Here are some examples:
1. Gospel-centered preaching vs politics-centered preaching
Some pastors continue to give the essence of a gospel presentation and call people to faith, but they are not gospel-centered because the bulk of their preaching focuses on current events and societal transformation.
For example, let’s say you walk into this church during December and you hear a message called “The Battle for Christmas.” The message is about the controversy over saying “Merry Christmas!” or displaying nativity scenes in public. The sermon application is not repentance and faith, but “stand up and take back America!” (The implication is that this change will take place through the political process.)
The gospel may still have a place in this kind of message, but it has been relegated to the final remarks of the invitation. In no way is the message centered on the twin truths of Christ’s death and resurrection.
2. Gospel-centered preaching vs advice-centered preaching
Many pastors focus the majority of their sermons on practical themes like raising a family, managing your finances, or cutting down on stress at work. These messages may also include the news about Jesus’ death and resurrection, but the main focus of the sermon is how to improve your life.
In this kind of preaching, the gospel is viewed as an entryway into the Christian life. The rest of the Christian life is a do-it-yourself model. The gospel ignites the engine of faith, but “do this” and “don’t do that” becomes the main fuel for the Christian life, and these commands (biblical as many of them may be) are disconnected from the gospel that brings transformation.
In the end, we wind up with a Christianized version of Charles Dickens’ A Christmas Carol. The focus is on what we need to do, but these imperatives are disconnected from the truth of what Christ has done.
(Note: Imperatives are not bad; they are biblical! But they should always be grounded in the indicatives of what Christ has done for us on the cross.)
3. Gospel-centered preaching vs evangelism-centered preaching
One might wonder how I can separate evangelism-only sermons from gospel-centered preaching, since it should be assumed that evangelism-only sermons are gospel-centered. (I wish that were the case, but too often I have heard “evangelistic” sermons that focus very little on the death and resurrection of Christ.) Even if the evangelistic sermon does center on the evangel, I think we still mean something when we speak of “gospel-centered preaching,” since the latter generally refers to a steady diet of sermons.

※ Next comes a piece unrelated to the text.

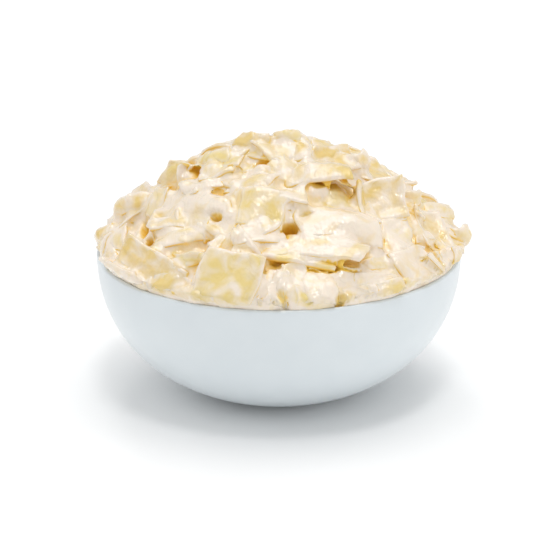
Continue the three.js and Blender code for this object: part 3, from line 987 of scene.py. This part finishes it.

Gospel-centered preaching will, of course, be evangelistic, but it is driven by the realization that Christians need the gospel too. It’s not that the lost need to hear the gospel and now Christians need to move on to something deeper. It’s that the lost need the gospel and Christians need to move deeper into that gospel as well.
The gospel saves us (once and for all) from the penalty of our sin. But a continual exposure to the gospel is the means by which Christ delivers us from the power of sin and prepares us for the day we will be delivered from the presence of sin as well.
4. Gospel-centered preaching vs virtue-centered preaching
Sometimes, preachers mine the Old Testament looking for characters to make examples of, whether good or bad.
- “Dare to be a Daniel.”
- “Fight the giants in your life like David.”
- “Build up your leadership skills like Nehemiah.”
While these sermons may indeed be helpful, they are generally not what we mean by “gospel-centered,” in that they are largely disconnected from the overarching story of the Scripture that is pointing to Christ.
It is true that the Old Testament characters are given to us as an example, but it is also true that they are about Jesus. So David is more than an example of courage; he is foreshadowing the lowly Jesus who will defeat the Evil One and set prisoners free. Shadrach, Meshach, and Abednego are more than an example of steadfast resolve; their faith unto death represents a vibrant hope in resurrection and restoration, which is the culmination of the Grand Story of Scripture.
Gospel-centered preaching takes the Old Testament texts and, while not ignoring helpful truths learned from the lives of these saints, connects them to Christ.
What do you think? What are some other descriptions that come to mind when you think of “gospel-centered” preaching?